Vuthy, the chief of Village 3, says only 10% of residents in his jurisdiction had “hard” — or official — land titles. The community is located along the Tomnub Rolork road running between the coast and the railroad, so much of the land people have built their houses upon is owned by the national government.

“In my opinion, they won’t be able to get titles in the future,” Vuthy says of these roadside homes. 

When asked how the unstable nature of their homes affects the village’s support for officials, he says “it impacts their spirits and feelings.”

Vuthy knows what would secure the election: “I think if the government cut off the land to make the titles for them, the CPP will win 100%.”

Alleged Intimidation

Chan Danit, a lower-ranked candidate for the Candlelight Party in Muoy commune, repeats Chetny’s concerns that the ruling party has been attempting to intimidate supporters of the opposition.

He claims that some Candlelight supporters in the commune have not received their IDPoor benefits so far for May, even though it is usually delivered on the 25th of the month, claiming it is another intimidation tactic. However, he wouldn’t share a contact of someone to whom this happened.

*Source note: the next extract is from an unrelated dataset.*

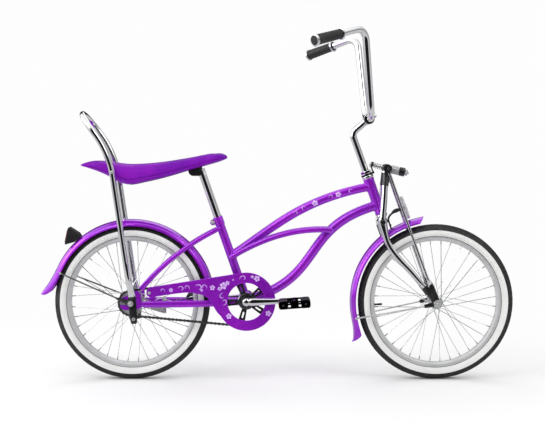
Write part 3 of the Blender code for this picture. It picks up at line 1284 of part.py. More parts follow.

“When people come campaign with us, the village chief will take pictures,” he says, arguing that Candlelight supporters feel like they’re being monitored. “Now the people live in fear.”

Vuthy, the Village 3 chief, feels the commune has already experienced a vote for change at the last election, and now knows better.

“Before, the people followed other people and wanted to change the regime and wanted to know” a new party, Vuthy said. “But now they know clearly that the change is not good, so their latest decision will be to vote for the CPP.”